## THE REQUEST
Reproduce precisely the lines between the start of the data below and the line with "const BUTTON_TRAVEL = 2.5;", both included.

## SOURCE MATERIAL
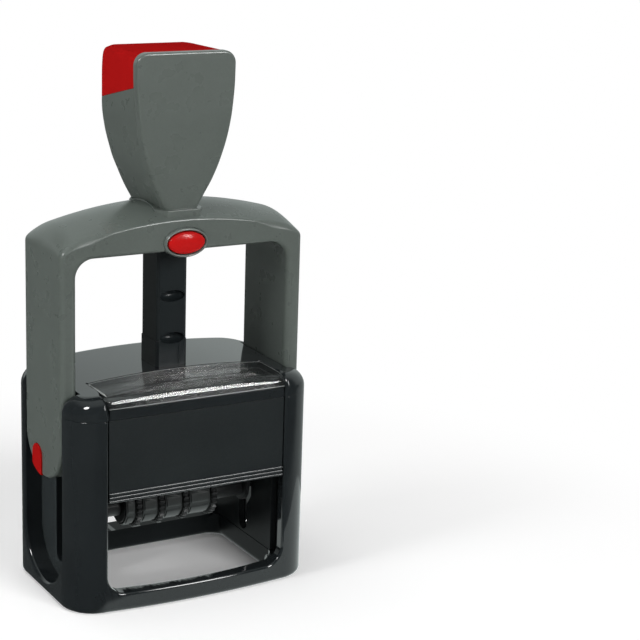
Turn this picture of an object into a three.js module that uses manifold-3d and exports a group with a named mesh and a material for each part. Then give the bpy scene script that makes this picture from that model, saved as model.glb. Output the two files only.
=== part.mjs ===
// Self-inking date stamp with a push-down handle bow, a flip-over print carriage and four date wheels.
// Millimetres, +Z up, the front faces -Y, origin at the middle of the rim that stands on the paper.
import * as THREE from 'three';
import { mergeVertices } from 'three/addons/utils/BufferGeometryUtils.js';
import Module from 'manifold-3d';

// Clearances shared by all pieces, and how far a cutting tool passes a face
const GAP = 0.3;
const SLIDE = 0.4;
const OVERRUN = 2;

// Facets
const ROUND_SEGMENTS = 4;
const CIRCLE_SIDES = 24;
const FINE = { curveSegments: 9 };

// Motion
const TRAVEL = 31;
const BUTTON_TRAVEL = 2.5;

// Base frame
const BASE_HALF_W = 42.8;
const BASE_HALF_D = 26.7;
const BASE_CORNER = 11.4;
const BASE_BOW = 1.9;
const SEAM_Z = 64;
const RIM_FILLET = 1.8;
const SIDE_WALL = 3.6;
const PILLAR_LIP = 1.8;
const PILLAR_DEPTH = 3.2;
const LEDGE_Z = 8;
const LEDGE_DEPTH = 3.5;
const PRINT_CORNER = 4;
const PRINT_BOW = 2.6;
const PRINT_FLARE = 2.4;
const FRONT_SILL_Z = 6.2;
const REAR_SILL_Z = 7.8;
const WINDOW_CORNER = 6;
const CHANNEL_ROOM = 4.5;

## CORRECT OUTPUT
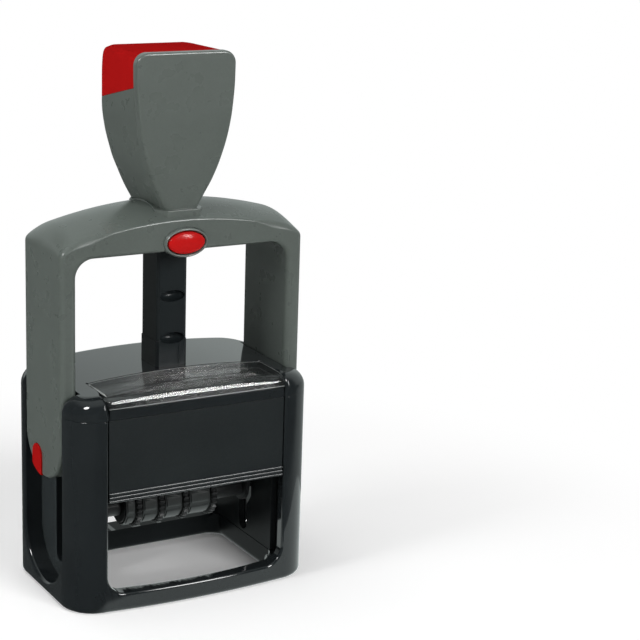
Turn this picture of an object into a three.js module that uses manifold-3d and exports a group with a named mesh and a material for each part. Then give the bpy scene script that makes this picture from that model, saved as model.glb. Output the two files only.
=== part.mjs ===
// Self-inking date stamp with a push-down handle bow, a flip-over print carriage and four date wheels.
// Millimetres, +Z up, the front faces -Y, origin at the middle of the rim that stands on the paper.
import * as THREE from 'three';
import { mergeVertices } from 'three/addons/utils/BufferGeometryUtils.js';
import Module from 'manifold-3d';

// Clearances shared by all pieces, and how far a cutting tool passes a face
const GAP = 0.3;
const SLIDE = 0.4;
const OVERRUN = 2;

// Facets
const ROUND_SEGMENTS = 4;
const CIRCLE_SIDES = 24;
const FINE = { curveSegments: 9 };

// Motion
const TRAVEL = 31;
const BUTTON_TRAVEL = 2.5;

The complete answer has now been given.